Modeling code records
--- START ---
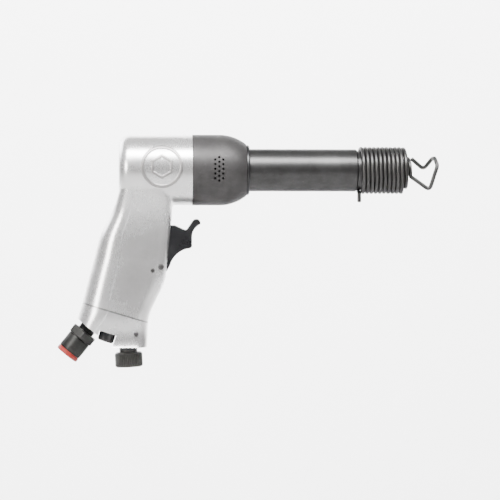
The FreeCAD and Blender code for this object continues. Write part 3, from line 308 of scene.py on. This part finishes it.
def putPiece(name, points, faces, finish, body, replaced=(), crease=35.0):
    # one closed mesh: doubles merged, normals outwards, edges sharper than crease kept sharp
    mesh = bpy.data.meshes.new(name)
    mesh.from_pydata(points.tolist(), [], faces)
    work = bmesh.new()
    work.from_mesh(mesh)
    bmesh.ops.remove_doubles(work, verts=work.verts, dist=1e-7)
    bmesh.ops.recalc_face_normals(work, faces=work.faces)
    work.to_mesh(mesh)
    work.free()
    mesh.shade_smooth()
    mesh.set_sharp_from_angle(angle=math.radians(crease))
    mesh.materials.append(finishes[finish])
    piece = bpy.data.objects.new(name, mesh)
    bpy.context.scene.collection.objects.link(piece)
    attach(piece, body)
    if replaced:
        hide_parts(*replaced)
    return piece


def gridFaces(rows, columns):
    # quads between neighbouring rows, each row closed on itself
    i, j = np.meshgrid(np.arange(rows - 1), np.arange(columns), indexing="ij")
    right = (j + 1) % columns
    row, below = i * columns, (i + 1) * columns
    quads = np.stack([row + j, row + right, below + right, below + j], -1)
    return quads.reshape(-1, 4).tolist()


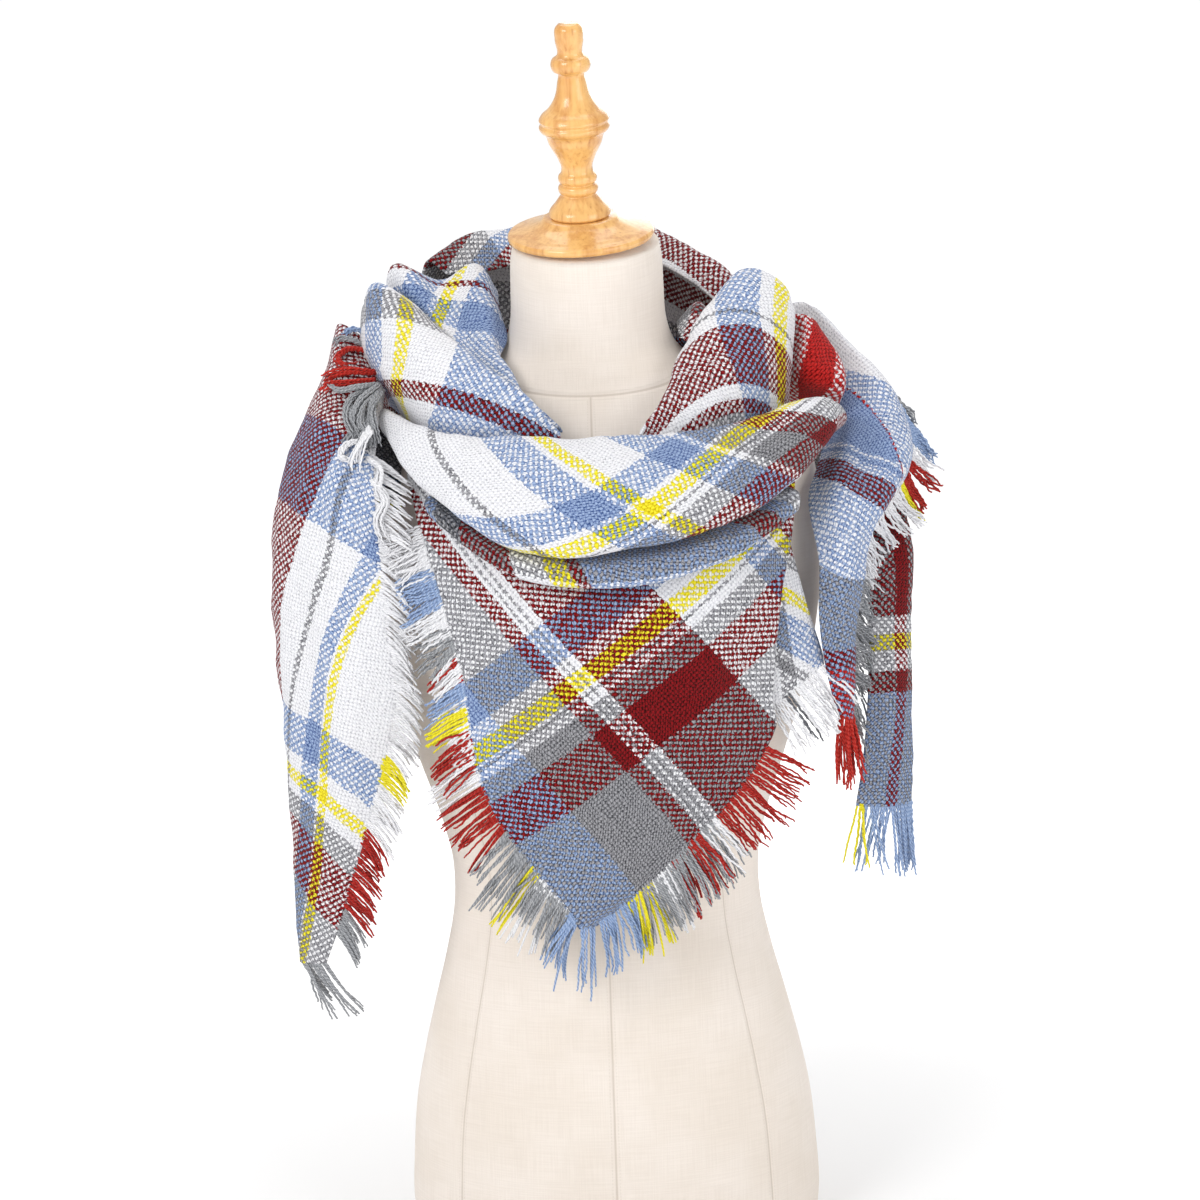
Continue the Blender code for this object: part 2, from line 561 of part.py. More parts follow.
def make_material(name, colour, roughness):
    material = bpy.data.materials.new(name)
    material.use_nodes = True
    shader = material.node_tree.nodes["Principled BSDF"]
    shader.inputs["Base Color"].default_value = (*colour, 1.0)
    shader.inputs["Roughness"].default_value = roughness
    return material


def make_object(name, vertices, faces, colour, roughness):
    mesh = bpy.data.meshes.new(name)
    mesh.from_pydata([tuple(float(c) * MM for c in v) for v in vertices], [], faces)
    mesh.update()
    if signed_volume(mesh) < 0:
        mesh.flip_normals()
    mesh.materials.append(make_material(name, colour, roughness))
    made = bpy.data.objects.new(name, mesh)
    bpy.context.scene.collection.objects.link(made)
    return made


def signed_volume(mesh):
    mesh.calc_loop_triangles()
    points = [v.co for v in mesh.vertices]
    total = 0.0
    for triangle in mesh.loop_triangles:
        a, b, c = (points[i] for i in triangle.vertices)
        total += a.dot(b.cross(c))
    return total / 6


def main():
    for old in list(bpy.data.objects):
        bpy.data.objects.remove(old)
    make_object("form_body", *form_body(), (0.83, 0.77, 0.68), 0.9)
    make_object("form_neck_cap", *turned_piece(CAP_RINGS, CAP_SIDES), (0.72, 0.42, 0.14), 0.3)
    make_object("form_finial", *turned_piece(FINIAL_RINGS, FINIAL_SIDES), (0.72, 0.40, 0.12), 0.3)
    grids = {"left_shoulder_hem": sheet_points(LEFT_SHOULDER_HEM, 8, 2)}
    for name, sections, along, across, colour in STRETCHES:
        grids[name] = sheet_points(sections, along, across)
        make_object(name, *walled_sheet(grids[name], CLOTH_WALL), colour, 0.9)
    for name, stretch, *hem, colour in FRINGES:
        make_object(name, *fringe(grids[stretch], *hem), colour, 0.9)


main()
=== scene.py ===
"""Detailed model of the plaid blanket scarf on its dress form, fitted over the solids of the CAD frame.

Lengths in the tables are millimetres; the scene is in metres. X runs to the viewer's right, Y away from the
viewer and Z up. Each cloth stretch is a fine sheet through the same named sections as its solid. It is laid
flat by relaxing its facets, and the flat coordinates carry the plaid and the weave.
"""

import math

import bmesh
import bpy
import numpy as np
from mathutils import Matrix, Vector


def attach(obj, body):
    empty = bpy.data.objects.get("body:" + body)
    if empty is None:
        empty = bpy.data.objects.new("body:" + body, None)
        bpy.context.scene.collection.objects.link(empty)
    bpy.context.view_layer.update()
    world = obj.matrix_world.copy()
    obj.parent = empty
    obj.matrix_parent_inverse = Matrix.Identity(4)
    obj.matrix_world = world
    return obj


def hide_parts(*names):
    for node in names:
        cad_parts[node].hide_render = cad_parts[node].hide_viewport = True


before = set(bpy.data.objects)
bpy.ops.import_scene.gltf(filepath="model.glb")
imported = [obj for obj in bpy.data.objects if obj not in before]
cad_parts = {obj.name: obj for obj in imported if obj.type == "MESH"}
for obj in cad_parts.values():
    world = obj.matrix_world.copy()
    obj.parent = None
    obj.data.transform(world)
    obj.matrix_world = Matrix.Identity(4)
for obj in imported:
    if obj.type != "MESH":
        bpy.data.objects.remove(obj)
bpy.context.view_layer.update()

MM = 0.001
TURN = 2 * math.pi
TINY = 1e-6
ONES = (1.0, 1.0, 1.0)

CLOTH_STEP = 3.6   # spacing of the fine sheet's points
FLAT_EVERY = 3                       # every third point of it is relaxed flat
FLAT_TURNS = 500
FLAT_PULL = 1.6                      # each turn of it overshoots, so that the lengths settle sooner
LEAST_WIDTH = 1e-3                   # between two guide lines
CLOTH_WALL = 2.1                     # thickness of the brushed cloth
CLOTH_LIFT = 0.5                     # how far it stands off its sections
RIM_BULGE = 0.8                      # how far the rounded hem stands out of the wall
EDGE_REACH = 16.0                    # the relief fades within this distance of an edge
EDGE_RELIEF = 0.25                   # share of it that is left there
YARN_PITCH = 2.85                    # distance between yarns in the weave

STRAND_PITCH = 1.6                   # distance between fringe strands along a hem
STRAND_RADIUS = 0.95
STRAND_TAPER = 0.35                  # share of the radius lost towards the end
STRAND_SIDES = 5
STRAND_POINTS = 20
STRAND_CRIMP = 6.0                   # length of the small waves that the weave leaves in a loose yarn
CRIMP_WIDTH = 0.42
STRAND_LEAN = 0.06                   # how far single strands stray from their lock's direction
LOCK_LEAN = 0.13                     # and locks from their hem's
LOCK_STARTS = 0.22                   # share of the strands that start a new lock
LOCK_LENGTHS = (0.86, 1.12)          # random shares of the length that the table gives
STRAND_LENGTHS = (0.86, 1.06)        # and of the lock's
STRAND_SHIFT = 0.35                  # random shift along the hem, as a share of the pitch
CURL_WIDTHS = (0.5, 2.0)
ROOT_DEPTH = 1.6                     # how far inside the hem a strand starts
ROOT_HEIGHTS = (-0.5, 0.9)           # and how far off the cloth's middle
LOCK_STEPS = 40
HEM_FACETS = (24, 2)                 # of the root line over the left shoulder
FRINGE_SEED = 29
LEAST_FILL = 0.31                    # least share of the flat box taken as a sheet's area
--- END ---
**Problem description:**
Print exactly the lines from the one containing "for triangle in" to the one containing "obj.data.transform(world)", both included, and nothing else.

**Correct output:**
    for triangle in mesh.loop_triangles:
        a, b, c = (points[i] for i in triangle.vertices)
        total += a.dot(b.cross(c))
    return total / 6


def main():
    for old in list(bpy.data.objects):
        bpy.data.objects.remove(old)
    make_object("form_body", *form_body(), (0.83, 0.77, 0.68), 0.9)
    make_object("form_neck_cap", *turned_piece(CAP_RINGS, CAP_SIDES), (0.72, 0.42, 0.14), 0.3)
    make_object("form_finial", *turned_piece(FINIAL_RINGS, FINIAL_SIDES), (0.72, 0.40, 0.12), 0.3)
    grids = {"left_shoulder_hem": sheet_points(LEFT_SHOULDER_HEM, 8, 2)}
    for name, sections, along, across, colour in STRETCHES:
        grids[name] = sheet_points(sections, along, across)
        make_object(name, *walled_sheet(grids[name], CLOTH_WALL), colour, 0.9)
    for name, stretch, *hem, colour in FRINGES:
        make_object(name, *fringe(grids[stretch], *hem), colour, 0.9)


main()
=== scene.py ===
"""Detailed model of the plaid blanket scarf on its dress form, fitted over the solids of the CAD frame.

Lengths in the tables are millimetres; the scene is in metres. X runs to the viewer's right, Y away from the
viewer and Z up. Each cloth stretch is a fine sheet through the same named sections as its solid. It is laid
flat by relaxing its facets, and the flat coordinates carry the plaid and the weave.
"""

import math

import bmesh
import bpy
import numpy as np
from mathutils import Matrix, Vector


def attach(obj, body):
    empty = bpy.data.objects.get("body:" + body)
    if empty is None:
        empty = bpy.data.objects.new("body:" + body, None)
        bpy.context.scene.collection.objects.link(empty)
    bpy.context.view_layer.update()
    world = obj.matrix_world.copy()
    obj.parent = empty
    obj.matrix_parent_inverse = Matrix.Identity(4)
    obj.matrix_world = world
    return obj


def hide_parts(*names):
    for node in names:
        cad_parts[node].hide_render = cad_parts[node].hide_viewport = True


before = set(bpy.data.objects)
bpy.ops.import_scene.gltf(filepath="model.glb")
imported = [obj for obj in bpy.data.objects if obj not in before]
cad_parts = {obj.name: obj for obj in imported if obj.type == "MESH"}
for obj in cad_parts.values():
    world = obj.matrix_world.copy()
    obj.parent = None
    obj.data.transform(world)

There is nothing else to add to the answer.